Shivering against a bitter wind, docent Dale Drake pulled open the giant wooden door to the Parrish Art Museum in Water Mill on Saturday morning and quickly moved inside.
She was making way for the second “storm” surging in behind her—an energetic 6-year-old by the name of J.P. Carrello, her grandson, who clearly had better places to be.
“I pulled him out of playing in the snow,” his mother, Adrian, whispered to a group standing in the lobby as they watched him stomp over to the coat rack with a brazen pout.
He dragged his feet as he walked back to them, joining his grandmother’s conversation with docent Marie Braccia and her enthusiastic 8-year-old grandson, Brandon, who was sporting her identification pin.
“We were almost afraid we weren’t going to get here because the snow was really coming down,” Ms. Drake said to Ms. Braccia. “But I’m glad Brandon is here to keep J.P. company.”

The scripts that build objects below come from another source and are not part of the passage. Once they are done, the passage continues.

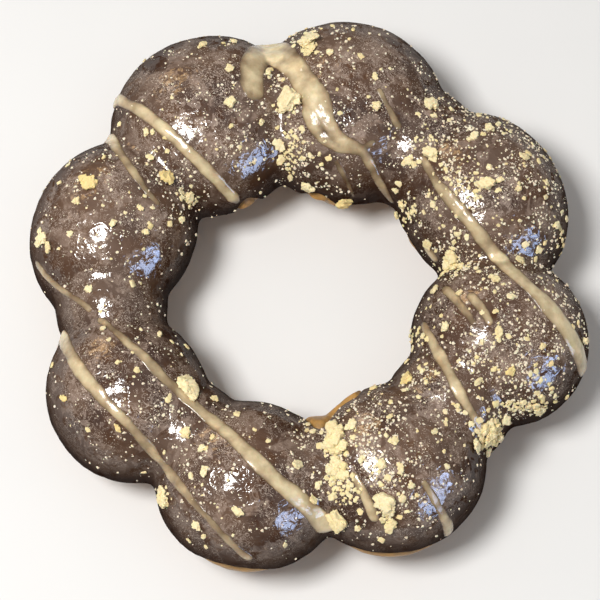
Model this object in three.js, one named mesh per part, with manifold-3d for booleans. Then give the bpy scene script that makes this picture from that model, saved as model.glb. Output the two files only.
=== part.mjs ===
// A mochi doughnut: eight soft balls of fried dough joined in a ring. The upper half is dipped
// in chocolate, striped with thin biscuit-coloured sauce and scattered with biscuit crumbs.
// Millimetres, +Z up. The origin is on the table, below the middle of the doughnut's outline.

import * as THREE from "three";
import { mergeVertices } from "three/addons/utils/BufferGeometryUtils.js";
import Module from "manifold-3d";

// ---------------------------------------------------------------- sizes

// The ring that the balls are threaded on.
const RING_MIDDLE_X = -1.2;
const RING_MIDDLE_Y = -1.1;
const SECTION_REACH = 32;
const SECTION_HEIGHT = 11;

// Each ball: its angle round the ring in degrees from +X, how far out its middle lies, and its
// half sizes away from the ring's middle, along the ring and upwards.
const BALLS = [
  { angle: -13, reach: 33.1, out: 13.3, along: 12.9, up: 11.9 },
  { angle: 28.5, reach: 34.0, out: 12.5, along: 14.9, up: 11.6 },
  { angle: 76.5, reach: 33.0, out: 14.8, along: 15.6, up: 12.0 },
  { angle: 117, reach: 33.4, out: 14.4, along: 15.5, up: 11.8 },
  { angle: 160, reach: 32.5, out: 12.3, along: 14.6, up: 11.6 },
  { angle: 211.5, reach: 32.3, out: 11.7, along: 13.2, up: 11.5 },
  { angle: 255.5, reach: 32.6, out: 12.5, along: 13.7, up: 11.8 },
  { angle: 297.5, reach: 32.4, out: 12.5, along: 13.8, up: 11.7 },
];

// The dough between two balls, where it bridges the crease: as the balls, but smaller.
const BRIDGES = [
  { angle: 52.5, reach: 32.2, out: 9.0, along: 8.0, up: 8.6 },
  { angle: 184, reach: 30.6, out: 7.3, along: 7.5, up: 8.0 },
  { angle: 232, reach: 29.4, out: 7.3, along: 8.0, up: 8.4 },
  { angle: 276.5, reach: 30.1, out: 7.9, along: 7.5, up: 8.6 },
  { angle: 322.5, reach: 30.0, out: 8.4, along: 8.5, up: 8.8 },
];

// How softly neighbouring balls run into each other.
const DOUGH_BLEND = 1.1;
const COAT_BLEND = 1.6;

// The chocolate: clear of the dough by COAT_GAP, its outside COAT_RISE above the dough.
const COAT_GAP = 0.35;
const COAT_RISE = 1.25;
const COAT_RIM_RISE = 0.95;

// Where the chocolate ends, in degrees of the section above its widest place.
const OUTER_LINE = 2;
const INNER_LINE = -2;
const LINE_WAVE = 6;
const LOWEST_TOPPING_TILT = 16;

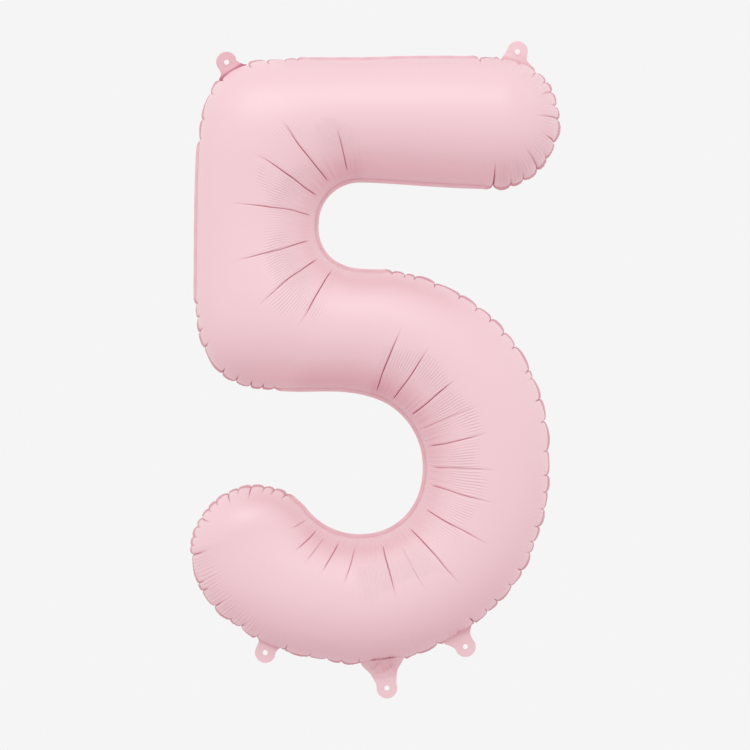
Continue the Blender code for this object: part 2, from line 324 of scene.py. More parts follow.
def cap_rim(which, shares):
    """Rim points, pole, directions and reaches of a round end's spokes, clockwise."""
    side_a, side_b = end_sides(which)
    pole = (side_a + side_b) / 2
    if which == "lobe":
        start, reach_of = side_a - pole, lobe_cap_reach
    else:
        start, reach_of = side_b - pole, arm_cap_reach
    first = math.degrees(math.atan2(start[1], start[0]))
    directions = polar(first - 180.0 * shares)
    reach = reach_of(shares, np.linalg.norm(start))
    return pole + directions * reach[:, None], pole, directions, reach


# ---- the rim as one loop
def lengths_along(points):
    steps = np.linalg.norm(np.diff(points, axis=0), axis=1)
    return np.concatenate(([0.0], np.cumsum(steps)))


class Rim:
    """The whole rim as one loop: side A, lobe end, side B backwards, arm end."""

    def __init__(self):
        self.places = np.linspace(0.0, STROKE_END, 8001)
        self.shares = np.linspace(0.0, 1.0, 801)
        side_a, side_b = stroke(self.places)
        lobe = cap_rim("lobe", self.shares)[0]
        arm = cap_rim("arm", self.shares)[0]
        parts = [lengths_along(part) for part in (side_a, lobe, side_b[::-1], arm)]
        self.along_a, self.along_lobe, self.along_b, self.along_arm = parts
        starts = np.cumsum([0.0, *(part[-1] for part in parts)])
        self.start_lobe, self.start_b, self.start_arm, self.total = starts[1:]
        self.points = np.concatenate((side_a, lobe, side_b[::-1], arm))
        self.rho = np.concatenate([start + part for start, part in zip(starts, parts)])
        ahead = unit(np.gradient(self.points, axis=0))
        self.rise = ahead[:, 0]  # how far the rim faces up, -1 to 1

    def on_a(self, places):
        return np.interp(places, self.places, self.along_a)

    def on_b(self, places):
        back = np.interp(-np.asarray(places), -self.places[::-1], self.along_b)
        return self.start_b + back

    def on_lobe(self, shares):
        return self.start_lobe + np.interp(shares, self.shares, self.along_lobe)

    def on_arm(self, shares):
        return self.start_arm + np.interp(shares, self.shares, self.along_arm)

    def nearest(self, point):
        away = np.linalg.norm(self.points - np.asarray(point), axis=1)
        return float(self.rho[np.argmin(away)])

    def place_of(self, rho):
        """The stroke place of a point of the rim on side A or B, or None on an end."""
        if rho <= self.start_lobe:
            return float(np.interp(rho, self.along_a, self.places))
        if self.start_b <= rho <= self.start_arm:
            return float(np.interp(rho - self.start_b, self.along_b, self.places[::-1]))
        return None

    def apart(self, rho, other):
        half = self.total / 2
        return (rho - other + half) % self.total - half


RIM = Rim()


class Crease:
    """A line running in from the rim at rho, with its start and end given in mm."""

    def __init__(self, rho, start, end, strength):
        self.rho = rho
        self.start = start * MM
        self.end = end * MM
        self.strength = strength


def on_rim(x, z):
    return RIM.nearest((x * MM, z * MM))


def long_creases(keys, centre, radius):
    return [Crease(RIM.nearest(centre + polar(key[0]) * radius), *key[1:]) for key in keys]


def rim_cusps(keys, centre, radius):
    return long_creases([(key[0], CUSP_START, *key[1:]) for key in keys], centre, radius)


LONG_CREASES = long_creases(NOTCH_CREASES, NOTCH, NOTCH_RADIUS)
LONG_CREASES += long_creases(BOWL_CREASES, BOWL, BOWL_INNER_REACH)
ARM_POLE = cap_rim("arm", np.zeros(1))[1]
LOBE_POLE = cap_rim("lobe", np.zeros(1))[1]
ARM_RUN = rim_cusps(ARM_CUSPS, ARM_POLE, ARM_REACH)
CUSP_RUNS = [
    rim_cusps(CORNER_TOP_CUSPS, NOTCH, CORNER_REACH),
    rim_cusps(CORNER_BOTTOM_CUSPS, NOTCH, CORNER_REACH),
    rim_cusps(BOWL_CUSPS, BOWL, BOWL_REACH) + rim_cusps(LOBE_CUSPS, LOBE_POLE, LOBE_REACH),
    ARM_RUN,
]
SWELLS = [(on_rim(x, z), reach * MM, out * MM) for x, z, reach, out in RIM_SWELLS]
RIPPLES = [(on_rim(x, z), *(size * MM for size in sizes)) for x, z, *sizes in RIM_RIPPLES]
LOBE_RIPPLES = (
    RIM.nearest(BOWL + polar(LOBE_GATHER[0]) * BOWL_REACH),
    RIM.nearest(LOBE_POLE + polar(LOBE_GATHER[1]) * LOBE_REACH),
)
for run in CUSP_RUNS:
    middle = run[len(run) // 2].rho
    run.sort(key=lambda cusp: RIM.apart(cusp.rho, middle))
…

“So am I, and I’m glad you made it,” Cara Conklin-Wingfield, the museum’s education director, said as she approached. “We have these all ready for you.”
She held up a pair of transparent, plastic briefcases—two of the museum’s 10 self-guided exploration kits called “Open Studio on the Go,” or conversationally known as “Go-Packs”—by their black handles and passed them to the boys, who eyed them curiously. Brandon gave his a shake, rattling the activity sheets, colored pencils and sketchbook inside.
“These are designed for families to use in the museum,” Ms. Conklin-Wingfield continued. “I’m not going to explain anything, because that’s how they’re supposed to work.”
“Ohhh,” the adults and Brandon mused, while J.P. continued to frown.
“Go ahead and get started,” she said. “See how it goes!”
Seconds later, Brandon was leading the pack and disappeared into the first gallery, swinging the Go-Pack at his side as a group of guards hovered from a distance. The women scrambled to catch up and J.P. took the rear.
But when the young boy heard his new friend exclaim, “Awesome!,” he picked up the pace to see what the excitement was all about.
Inside the gallery, J.P. skidded to a halt. “What is that big box?” he asked his mother.
“Go find out,” Ms. Carrello urged.
He drew back the gray curtain blocking the entrance to Christine Sciulli’s “Engulf”—a two-channel HD video projection—and stepped inside next to Brandon. “Oh, cool,” he breathed out.
“It’s a video installation,” Ms. Drake explained, as various projected shapes danced in front of their eyes before vanishing. “It’s like drawing on a chalkboard, but it’s all with light. Isn’t that a neat idea the artist had?”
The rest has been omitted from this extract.